Industria tabacalera: ¿inducción al suicidio?

Columnas Plebeyas

«Al que induzca a otro para que se prive de la vida, se le impondrá prisión de tres a ocho años si el suicidio se consuma». En esos términos sanciona el Código Penal para la Ciudad de México el delito conocido como «ayuda o inducción al suicidio». 

Con este tipo penal en mente, resulta difícil comprender el equilibrio normativo en una sociedad que por un lado sanciona conductas que atentan contra la vida y por el otro las permite. Me refiero al tabaco: a su producción, promoción y venta. A aquella industria que provoca —tan solo en territorio nacional— el doble de muertes anuales que las armas de fuego. Y es que lo que antes fue considerado como un derecho mercantil de la industria tabacalera —su derecho a comerciar— hoy es contemplado como el derecho del usuario a fumar. En la cara de la moneda se encuentra el derecho de los fumadores al libre desarrollo de la personalidad y a ser protegidos en términos sanitarios; y en la cruz, el derecho de quienes no fumamos a ser protegidos frente a ellos. 

Así las cosas fue que el gobierno mexicano, poco antes de terminar el 2022, publicó la reforma al Reglamento de la Ley Federal para el Control del Tabaco. Las reformas publicadas, mismas que entraron en vigor el 15 de enero de 2023, llegaron como parte de los compromisos asumidos por México con la Organización Mundial de la Salud (OMS) y como respuesta ante la sarta de artimañas implementadas por la industria del tabaco y del entretenimiento para burlar la reglamentación antitabaco vigente en el país desde 2008. 

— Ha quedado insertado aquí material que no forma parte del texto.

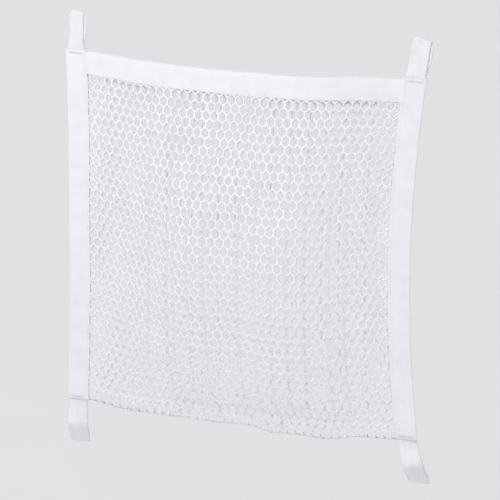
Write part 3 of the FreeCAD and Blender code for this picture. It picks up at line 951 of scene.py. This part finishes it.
def binding_face(side, x, z):
    """Half the thickness of a binding at a place between its fold and its free edge."""
    fold = stack(z)
    share = (np.abs(outer[side](z) - x) - fold) / (np.abs(outer[side](z) - inner[side](z)) - fold)
    return fold + (lip(z) - fold) * np.clip(share, 0, 1) ** LIP_CURVE


def make_bartack(end, side):
    """A dense zigzag of thread across the binding, over the end of the loop's webbing."""
    node = "bartack_%s_%s" % (end, side)
    low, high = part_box(node)
    x = np.linspace(low.x, high.x, BARTACK_STRANDS + 1)
    z = np.where(np.arange(BARTACK_STRANDS + 1) % 2, low.z, high.z)
    points = np.stack([x, -binding_face(side, x, z), z], axis=1)
    out = np.tile([0.0, -1.0, 0.0], (BARTACK_STRANDS, 1))
    piece = threads(node + "_zigzag", points[:-1], points[1:], out, sewing_thread, BARTACK_RADIUS)
    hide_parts(node)


for end in ENDS:
    for side in SIDES:
        make_bartack(end, side)


def make_bottom_seam():
    """The row of stitches that closes the two nets along the bottom."""
    places = np.linspace(-HALF_HEM, HALF_HEM, 130)
    edge = np.stack([places, 0 * places, bottom(places)], axis=1)
    inward = np.tile([0.0, 0.0, 1.0], (len(places), 1))
    depths = np.full(len(places), PINCH + KNOT_RISE)
    sewn_line("stitches_bottom", edge, inward, SEAM_RISE, depths, ["bottom_seam_stitch"])


make_bottom_seam()


# Light, floor and camera ---------------------------------------------------------------------

def aim(place, target, roll=0.0):
    """A rotation that looks from a place at a target, turned about the line of sight."""
    back = (place - target).normalized()
    return (-back).to_track_quat("-Z", "Y") @ Quaternion((0, 0, 1), roll)


def add_light(name, kind, offset, power, **settings):
    """A soft light at an offset from the bag's middle, which it is turned towards."""
    data = bpy.data.lights.new(name, kind)
    data.energy = power
    for setting, value in settings.items():
        setattr(data, setting, value)
    lamp = bpy.data.objects.new(name, data)
    lamp.location = CENTRE + Vector(offset)
    lamp.rotation_mode = "QUATERNION"
    lamp.rotation_quaternion = aim(lamp.location, CENTRE)
    bpy.context.scene.collection.objects.link(lamp)


def make_floor():
    """A plain pale floor under the hanging bag."""
    level = cad_box[0].z - FLOOR_DROP
    square = ((-1, -1), (1, -1), (1, 1), (-1, 1))
    corners = [(x * FLOOR_REACH, y * FLOOR_REACH, level) for x, y in square]
    mesh = bpy.data.meshes.new("floor")
    mesh.from_pydata(corners, [], [(0, 1, 2, 3)])
    floor = bpy.data.objects.new("floor", mesh)
    bpy.context.scene.collection.objects.link(floor)
    material, nodes, links, surface = shader("floor_paper", sheen=0)
    surface.inputs["Roughness"].default_value = 0.95
    mottle = noise_node(nodes, links, scale=3, detail=2)
    tint(nodes, links, surface, mottle, dark=(0.84, 0.825, 0.85), light=(0.86, 0.845, 0.87))
    mesh.materials.append(material)


def make_camera():
    """The camera, which looks at the bag from its right and from above."""
    azimuth, elevation, roll = (math.radians(angle) for angle in (AZIMUTH, ELEVATION, ROLL))
    back = Vector((math.sin(azimuth) * math.cos(elevation), -math.cos(azimuth) * math.cos(elevation),
                   math.sin(elevation)))
    data = bpy.data.cameras.new("camera")
    data.lens = FOCAL_LENGTH
    data.sensor_width = 36
    data.clip_end = 200
    camera = bpy.data.objects.new("camera", data)
    camera.location = TARGET + back * DISTANCE
    camera.rotation_mode = "QUATERNION"
    camera.rotation_quaternion = aim(camera.location, TARGET, roll)
    bpy.context.scene.collection.objects.link(camera)
    bpy.context.scene.camera = camera


def light_world():
    """Even white light from all round."""
    world = bpy.data.worlds.new("studio")
    world.use_nodes = True
    background = world.node_tree.nodes["Background"]
    background.inputs["Color"].default_value = (1, 1, 1, 1)
    background.inputs["Strength"].default_value = 0.78
    bpy.context.scene.world = world


CENTRE = Vector((0, 0, MIDDLE))
TARGET = CENTRE + Vector((8.97, 0, -4.9)) * MM     # what the photo is centred on
AZIMUTH, ELEVATION, ROLL = 18.67, 16.35, 0.58      # degrees
DISTANCE = 2.913                   # from the camera to what it looks at
FOCAL_LENGTH = 216                 # millimetres, on a film 36 wide
FLOOR_DROP = 0.5                   # from the bag's lowest point to the floor
FLOOR_REACH = 60                   # far enough to fill every view

make_camera()
make_floor()
add_light("key", "SUN", (-0.2, -2.2, 1.7), power=0.55, angle=math.radians(40))
add_light("near", "AREA", (-0.15, -0.6, 0.45), power=1.25, shape="DISK", size=0.4)
light_world()
bpy.context.scene.view_settings.view_transform = "Standard"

La nueva reforma no se anda con rodeos, tiene interlocutores e intenciones precisas. La primera: proteger a la población contra la exposición al humo del tabaco en cualquier área física con acceso al público, en espacios cerrados, en los lugares de trabajo, escuelas, en el transporte público y en espacios concurridos. Las familias y los no fumadores por fin podremos apropiarnos de nuevo de deportivos, terrazas y playas, donde tampoco se podrá fumar. La segunda es contundente: si antes el gobierno permitía incluir publicidad de tabaco en revistas y lugares para adultos, hoy está prohibida. Se acabaron las excepciones. No más exhibición de cajetillas. Adiós a su promoción en competencias deportivas. Nunca más serán vistos en internet. El esperado final de las ratas muertas y los pulmones destrozados en los mostradores. 

Esto que hoy nos parece incuestionable, no lo fue durante mucho tiempo. Sigue sin serlo. La industria tabacalera —a través de sus incontables brazos— ha levantado la voz y blandido sus argumentos. Uno siempre más tramposo y ridículo que el anterior. La reforma ha sido atacada de arbitraria, de prohibicionista, de inquisidora. Los empresarios vociferan escandalizados el desastre turístico que estas nuevas prohibiciones implicarán. (¿Alguien puede pensar en los turistas?). Los lobbistas del mortal negocio arguyen, a través de sus mejores sofistas, de la ilegalidad de reglamentar un negocio legal. Así, como si vendieran manzanas o tomates cherry. 

En fin, mientras llueven amparos y los tramposos tabacaleros intentan seguir engañándonos con su disfraz de oveja; mientras nos hablan de la terrible crisis que enfrentarán, no ellos, sino los pequeños comercios que venden productos de tabaco, busquemos más y mejores alternativas. Veamos, por ejemplo, al sur, hacia la cuenca del Amazonas, allí en donde exigen a los fabricantes de cigarrillos medidas más idóneas y proporcionales que las nuestras: el reembolso al gobierno nacional del dinero gastado por el sistema público de salud en tratamientos para los problemas causados por fumar. ¿Hacemos cuentas?